▶ **OBJECTIVE**: Every line from the one with "castor('front_right', CASTOR_X, CASTOR_FRONT_Y, 0, true);" to the one with "obj.data.transform(world)", including those two, is to be copied exactly; all other lines of the entries below are left out.

▶ **THE DATA**:

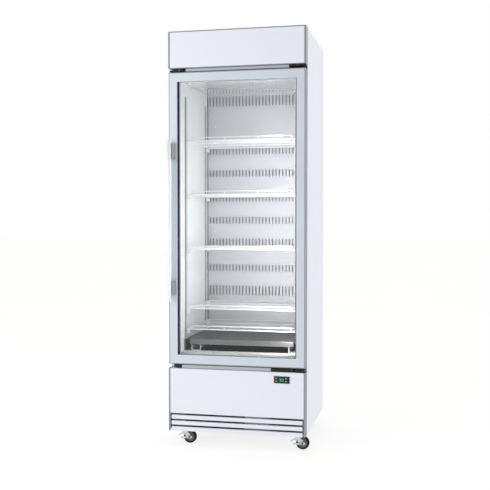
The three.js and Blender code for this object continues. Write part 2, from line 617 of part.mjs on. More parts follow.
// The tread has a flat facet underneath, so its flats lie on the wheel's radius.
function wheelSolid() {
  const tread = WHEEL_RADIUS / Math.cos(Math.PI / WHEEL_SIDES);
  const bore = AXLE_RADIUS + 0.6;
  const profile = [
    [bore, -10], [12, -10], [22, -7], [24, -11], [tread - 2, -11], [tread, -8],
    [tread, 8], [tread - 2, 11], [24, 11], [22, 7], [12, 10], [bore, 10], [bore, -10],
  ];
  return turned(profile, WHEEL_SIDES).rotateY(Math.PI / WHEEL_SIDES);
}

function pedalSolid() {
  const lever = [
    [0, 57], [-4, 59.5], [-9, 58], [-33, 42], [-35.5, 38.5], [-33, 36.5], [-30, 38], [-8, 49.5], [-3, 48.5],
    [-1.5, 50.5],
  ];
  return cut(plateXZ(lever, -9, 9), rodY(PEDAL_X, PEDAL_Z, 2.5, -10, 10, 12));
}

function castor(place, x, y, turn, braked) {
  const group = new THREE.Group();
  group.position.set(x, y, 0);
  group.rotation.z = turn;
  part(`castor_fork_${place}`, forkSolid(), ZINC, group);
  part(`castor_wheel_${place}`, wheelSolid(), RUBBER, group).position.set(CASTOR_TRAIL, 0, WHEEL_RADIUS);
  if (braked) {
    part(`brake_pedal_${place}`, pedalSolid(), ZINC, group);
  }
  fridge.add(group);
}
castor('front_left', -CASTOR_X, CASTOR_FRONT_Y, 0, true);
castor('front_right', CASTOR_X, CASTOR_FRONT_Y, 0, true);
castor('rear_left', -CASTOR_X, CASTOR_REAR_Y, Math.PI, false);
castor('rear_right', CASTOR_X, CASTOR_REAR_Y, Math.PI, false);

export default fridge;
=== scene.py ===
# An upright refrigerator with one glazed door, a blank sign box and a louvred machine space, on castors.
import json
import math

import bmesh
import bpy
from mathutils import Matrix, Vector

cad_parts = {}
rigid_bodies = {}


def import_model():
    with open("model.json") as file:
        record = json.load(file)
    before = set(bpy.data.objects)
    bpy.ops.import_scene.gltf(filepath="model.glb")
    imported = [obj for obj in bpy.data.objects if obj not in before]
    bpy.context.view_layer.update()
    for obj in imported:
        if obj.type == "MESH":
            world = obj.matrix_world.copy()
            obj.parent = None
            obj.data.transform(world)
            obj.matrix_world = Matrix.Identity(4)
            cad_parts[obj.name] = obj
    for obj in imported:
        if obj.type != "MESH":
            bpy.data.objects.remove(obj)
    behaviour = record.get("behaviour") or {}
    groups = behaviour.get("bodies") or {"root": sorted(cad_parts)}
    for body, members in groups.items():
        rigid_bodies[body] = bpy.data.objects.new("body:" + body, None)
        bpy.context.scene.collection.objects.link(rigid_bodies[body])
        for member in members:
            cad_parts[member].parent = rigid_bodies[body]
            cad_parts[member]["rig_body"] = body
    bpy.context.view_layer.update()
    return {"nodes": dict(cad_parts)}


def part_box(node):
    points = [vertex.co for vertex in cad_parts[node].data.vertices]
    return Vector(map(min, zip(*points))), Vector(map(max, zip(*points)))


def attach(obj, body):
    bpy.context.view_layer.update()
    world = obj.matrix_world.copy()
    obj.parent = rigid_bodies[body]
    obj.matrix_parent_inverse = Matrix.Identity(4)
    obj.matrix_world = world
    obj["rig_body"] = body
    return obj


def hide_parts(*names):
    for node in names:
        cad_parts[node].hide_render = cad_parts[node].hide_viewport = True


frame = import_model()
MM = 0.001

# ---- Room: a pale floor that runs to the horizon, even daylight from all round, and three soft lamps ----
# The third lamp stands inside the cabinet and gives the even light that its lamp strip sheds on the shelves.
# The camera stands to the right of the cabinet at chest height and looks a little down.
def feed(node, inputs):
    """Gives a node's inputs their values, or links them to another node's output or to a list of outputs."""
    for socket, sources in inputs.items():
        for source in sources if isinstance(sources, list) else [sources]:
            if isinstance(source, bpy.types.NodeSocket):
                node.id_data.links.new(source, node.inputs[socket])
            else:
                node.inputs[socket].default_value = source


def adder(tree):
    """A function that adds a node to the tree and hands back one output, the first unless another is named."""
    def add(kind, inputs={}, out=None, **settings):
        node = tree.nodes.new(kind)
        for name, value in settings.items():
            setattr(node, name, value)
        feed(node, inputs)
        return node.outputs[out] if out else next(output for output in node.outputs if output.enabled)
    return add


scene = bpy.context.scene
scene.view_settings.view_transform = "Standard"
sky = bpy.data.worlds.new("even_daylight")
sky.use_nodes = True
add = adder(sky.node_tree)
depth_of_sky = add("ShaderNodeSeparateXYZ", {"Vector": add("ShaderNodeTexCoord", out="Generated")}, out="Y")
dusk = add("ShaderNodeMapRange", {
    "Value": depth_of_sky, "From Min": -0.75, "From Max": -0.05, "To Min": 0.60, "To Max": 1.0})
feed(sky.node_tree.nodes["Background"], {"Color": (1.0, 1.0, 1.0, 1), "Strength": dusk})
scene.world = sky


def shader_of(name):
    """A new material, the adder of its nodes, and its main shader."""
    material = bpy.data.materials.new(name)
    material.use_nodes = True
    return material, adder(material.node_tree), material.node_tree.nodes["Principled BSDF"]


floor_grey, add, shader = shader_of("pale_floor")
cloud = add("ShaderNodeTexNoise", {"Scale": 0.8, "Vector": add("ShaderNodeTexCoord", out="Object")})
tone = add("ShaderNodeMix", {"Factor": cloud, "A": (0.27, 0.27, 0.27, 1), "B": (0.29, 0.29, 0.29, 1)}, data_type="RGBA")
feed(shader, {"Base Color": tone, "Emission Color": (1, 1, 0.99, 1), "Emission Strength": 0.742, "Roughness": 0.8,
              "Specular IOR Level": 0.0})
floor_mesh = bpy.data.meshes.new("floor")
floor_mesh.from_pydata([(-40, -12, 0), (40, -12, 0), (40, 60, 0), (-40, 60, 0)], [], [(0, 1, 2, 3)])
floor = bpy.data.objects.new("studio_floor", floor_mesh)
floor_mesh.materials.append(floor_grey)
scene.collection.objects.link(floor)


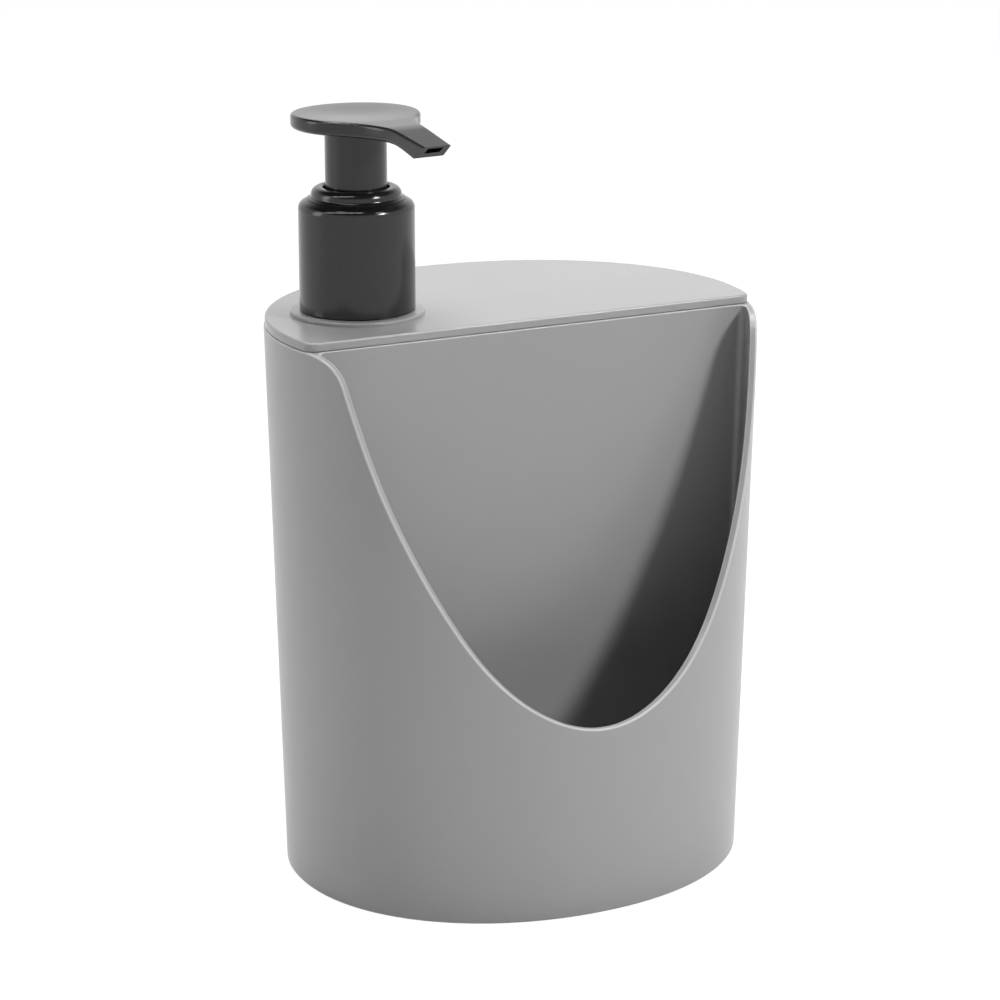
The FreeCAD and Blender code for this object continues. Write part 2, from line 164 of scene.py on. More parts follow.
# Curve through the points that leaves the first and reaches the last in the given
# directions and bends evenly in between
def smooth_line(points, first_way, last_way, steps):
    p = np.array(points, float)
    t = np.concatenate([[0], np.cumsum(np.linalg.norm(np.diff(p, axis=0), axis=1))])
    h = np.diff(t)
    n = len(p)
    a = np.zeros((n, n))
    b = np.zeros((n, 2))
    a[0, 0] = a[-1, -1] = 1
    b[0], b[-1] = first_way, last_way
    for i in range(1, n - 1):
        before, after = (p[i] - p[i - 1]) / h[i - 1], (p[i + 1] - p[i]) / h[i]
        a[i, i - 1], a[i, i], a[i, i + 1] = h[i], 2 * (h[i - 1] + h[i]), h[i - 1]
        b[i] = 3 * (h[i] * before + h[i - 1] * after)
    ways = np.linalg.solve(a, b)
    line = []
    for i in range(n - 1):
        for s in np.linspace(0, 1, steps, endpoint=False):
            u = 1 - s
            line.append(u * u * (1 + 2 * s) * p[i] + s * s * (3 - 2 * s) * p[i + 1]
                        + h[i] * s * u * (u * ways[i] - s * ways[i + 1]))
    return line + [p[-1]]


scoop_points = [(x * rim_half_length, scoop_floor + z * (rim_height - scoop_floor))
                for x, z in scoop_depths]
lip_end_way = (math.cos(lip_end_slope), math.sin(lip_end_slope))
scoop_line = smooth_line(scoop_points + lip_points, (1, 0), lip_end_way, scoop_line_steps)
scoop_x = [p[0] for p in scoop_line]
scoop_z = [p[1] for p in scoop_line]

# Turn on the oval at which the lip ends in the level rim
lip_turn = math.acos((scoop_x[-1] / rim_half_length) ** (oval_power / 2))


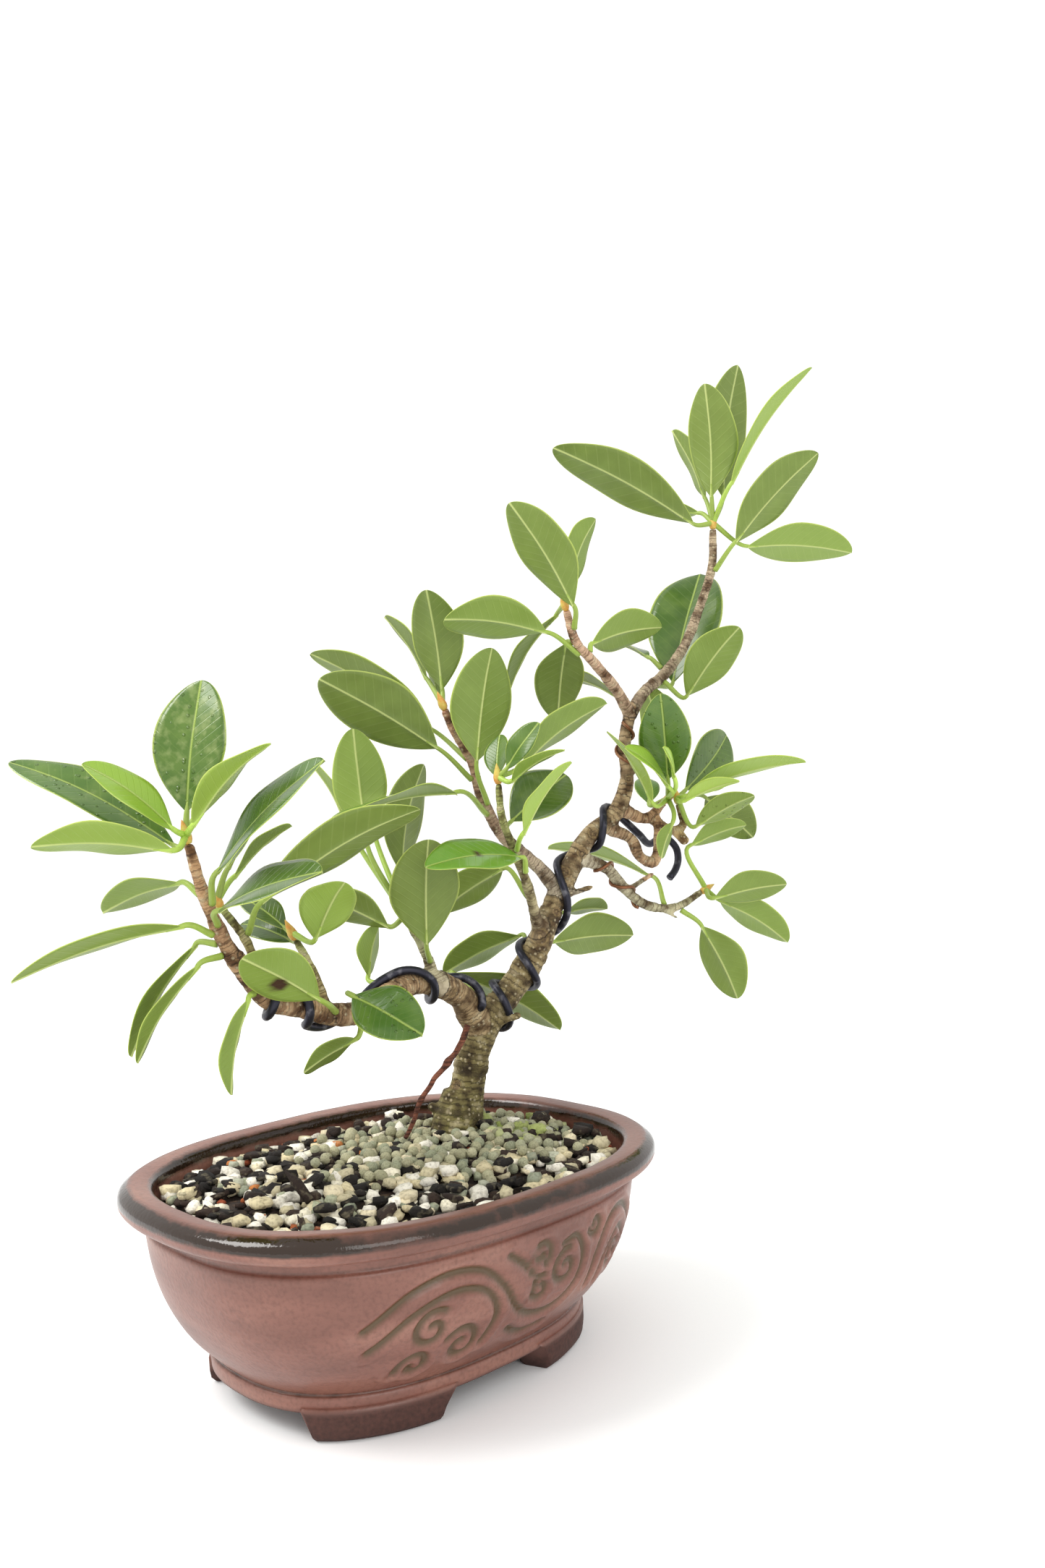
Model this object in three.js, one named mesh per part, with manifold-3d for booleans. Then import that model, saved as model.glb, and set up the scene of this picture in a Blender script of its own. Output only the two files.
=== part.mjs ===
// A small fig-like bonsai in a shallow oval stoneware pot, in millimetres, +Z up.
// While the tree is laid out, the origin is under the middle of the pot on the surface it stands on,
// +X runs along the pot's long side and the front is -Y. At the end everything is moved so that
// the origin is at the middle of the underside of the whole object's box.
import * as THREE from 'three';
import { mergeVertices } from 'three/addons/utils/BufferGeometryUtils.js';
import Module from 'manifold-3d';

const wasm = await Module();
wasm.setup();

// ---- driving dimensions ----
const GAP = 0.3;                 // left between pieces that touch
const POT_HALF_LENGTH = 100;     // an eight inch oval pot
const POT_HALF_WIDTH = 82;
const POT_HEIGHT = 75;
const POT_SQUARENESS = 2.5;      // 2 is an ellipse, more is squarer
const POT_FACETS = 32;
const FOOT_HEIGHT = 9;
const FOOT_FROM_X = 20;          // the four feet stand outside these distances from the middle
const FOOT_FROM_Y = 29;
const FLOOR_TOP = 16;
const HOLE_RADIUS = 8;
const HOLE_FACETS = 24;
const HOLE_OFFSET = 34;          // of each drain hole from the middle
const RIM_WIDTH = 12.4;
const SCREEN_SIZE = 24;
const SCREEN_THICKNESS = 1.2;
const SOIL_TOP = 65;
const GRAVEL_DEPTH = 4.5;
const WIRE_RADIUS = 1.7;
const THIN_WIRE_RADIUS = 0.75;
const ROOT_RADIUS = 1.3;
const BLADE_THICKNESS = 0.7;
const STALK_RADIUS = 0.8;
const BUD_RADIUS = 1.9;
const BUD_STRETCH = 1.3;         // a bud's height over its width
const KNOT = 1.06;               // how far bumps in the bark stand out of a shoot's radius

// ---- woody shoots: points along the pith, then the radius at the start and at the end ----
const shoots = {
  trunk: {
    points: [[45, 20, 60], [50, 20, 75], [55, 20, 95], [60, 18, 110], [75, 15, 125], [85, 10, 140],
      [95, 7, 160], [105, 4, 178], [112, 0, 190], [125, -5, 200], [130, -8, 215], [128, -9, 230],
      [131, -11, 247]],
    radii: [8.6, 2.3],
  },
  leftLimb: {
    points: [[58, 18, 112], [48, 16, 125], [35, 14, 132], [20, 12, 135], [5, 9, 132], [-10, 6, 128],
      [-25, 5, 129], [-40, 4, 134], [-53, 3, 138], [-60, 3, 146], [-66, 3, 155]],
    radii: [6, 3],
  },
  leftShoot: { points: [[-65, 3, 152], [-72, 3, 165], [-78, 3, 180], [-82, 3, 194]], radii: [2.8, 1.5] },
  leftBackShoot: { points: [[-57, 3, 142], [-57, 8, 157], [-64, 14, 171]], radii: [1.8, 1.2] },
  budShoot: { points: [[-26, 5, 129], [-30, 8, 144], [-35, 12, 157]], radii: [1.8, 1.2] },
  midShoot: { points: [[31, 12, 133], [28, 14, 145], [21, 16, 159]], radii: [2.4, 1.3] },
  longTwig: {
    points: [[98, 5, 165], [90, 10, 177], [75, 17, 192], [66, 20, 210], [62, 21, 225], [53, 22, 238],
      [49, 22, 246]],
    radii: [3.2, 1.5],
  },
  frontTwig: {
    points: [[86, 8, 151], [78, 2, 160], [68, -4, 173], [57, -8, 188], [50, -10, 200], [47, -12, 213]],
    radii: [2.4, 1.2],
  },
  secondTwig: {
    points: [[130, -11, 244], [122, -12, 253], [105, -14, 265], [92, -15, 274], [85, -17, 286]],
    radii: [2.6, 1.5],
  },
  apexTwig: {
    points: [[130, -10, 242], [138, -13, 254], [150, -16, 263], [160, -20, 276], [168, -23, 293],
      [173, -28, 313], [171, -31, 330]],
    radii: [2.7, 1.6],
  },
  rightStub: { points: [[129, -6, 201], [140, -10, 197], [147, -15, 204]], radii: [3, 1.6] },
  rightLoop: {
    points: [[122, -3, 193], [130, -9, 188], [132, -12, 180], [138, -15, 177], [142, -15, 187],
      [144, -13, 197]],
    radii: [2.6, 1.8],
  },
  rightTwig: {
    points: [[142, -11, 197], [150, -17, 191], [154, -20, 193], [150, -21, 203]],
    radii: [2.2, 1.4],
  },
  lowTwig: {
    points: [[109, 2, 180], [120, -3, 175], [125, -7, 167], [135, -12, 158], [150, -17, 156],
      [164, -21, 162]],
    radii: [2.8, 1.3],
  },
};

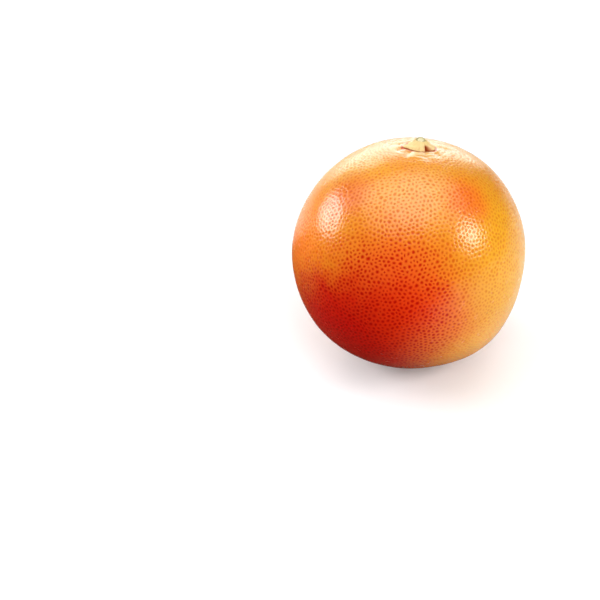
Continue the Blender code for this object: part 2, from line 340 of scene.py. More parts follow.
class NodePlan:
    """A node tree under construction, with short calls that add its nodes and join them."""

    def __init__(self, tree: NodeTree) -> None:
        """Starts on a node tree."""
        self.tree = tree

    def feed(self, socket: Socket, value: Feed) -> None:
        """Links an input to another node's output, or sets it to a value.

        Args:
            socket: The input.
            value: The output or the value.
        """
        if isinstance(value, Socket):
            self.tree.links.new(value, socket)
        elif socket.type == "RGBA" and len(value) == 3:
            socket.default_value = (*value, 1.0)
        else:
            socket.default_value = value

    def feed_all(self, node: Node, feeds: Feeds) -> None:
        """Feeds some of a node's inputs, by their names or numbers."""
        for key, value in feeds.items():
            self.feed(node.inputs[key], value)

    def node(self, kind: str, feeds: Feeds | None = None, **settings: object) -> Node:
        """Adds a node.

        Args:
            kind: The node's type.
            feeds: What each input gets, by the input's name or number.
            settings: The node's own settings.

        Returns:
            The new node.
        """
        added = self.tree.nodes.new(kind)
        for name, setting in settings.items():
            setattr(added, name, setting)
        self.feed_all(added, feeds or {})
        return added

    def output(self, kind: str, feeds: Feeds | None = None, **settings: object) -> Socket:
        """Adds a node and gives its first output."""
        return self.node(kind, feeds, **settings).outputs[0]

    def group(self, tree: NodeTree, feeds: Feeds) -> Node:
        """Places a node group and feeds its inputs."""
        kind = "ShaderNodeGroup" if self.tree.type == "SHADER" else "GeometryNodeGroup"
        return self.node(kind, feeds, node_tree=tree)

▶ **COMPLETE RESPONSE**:
castor('front_right', CASTOR_X, CASTOR_FRONT_Y, 0, true);
castor('rear_left', -CASTOR_X, CASTOR_REAR_Y, Math.PI, false);
castor('rear_right', CASTOR_X, CASTOR_REAR_Y, Math.PI, false);

export default fridge;
=== scene.py ===
# An upright refrigerator with one glazed door, a blank sign box and a louvred machine space, on castors.
import json
import math

import bmesh
import bpy
from mathutils import Matrix, Vector

cad_parts = {}
rigid_bodies = {}


def import_model():
    with open("model.json") as file:
        record = json.load(file)
    before = set(bpy.data.objects)
    bpy.ops.import_scene.gltf(filepath="model.glb")
    imported = [obj for obj in bpy.data.objects if obj not in before]
    bpy.context.view_layer.update()
    for obj in imported:
        if obj.type == "MESH":
            world = obj.matrix_world.copy()
            obj.parent = None
            obj.data.transform(world)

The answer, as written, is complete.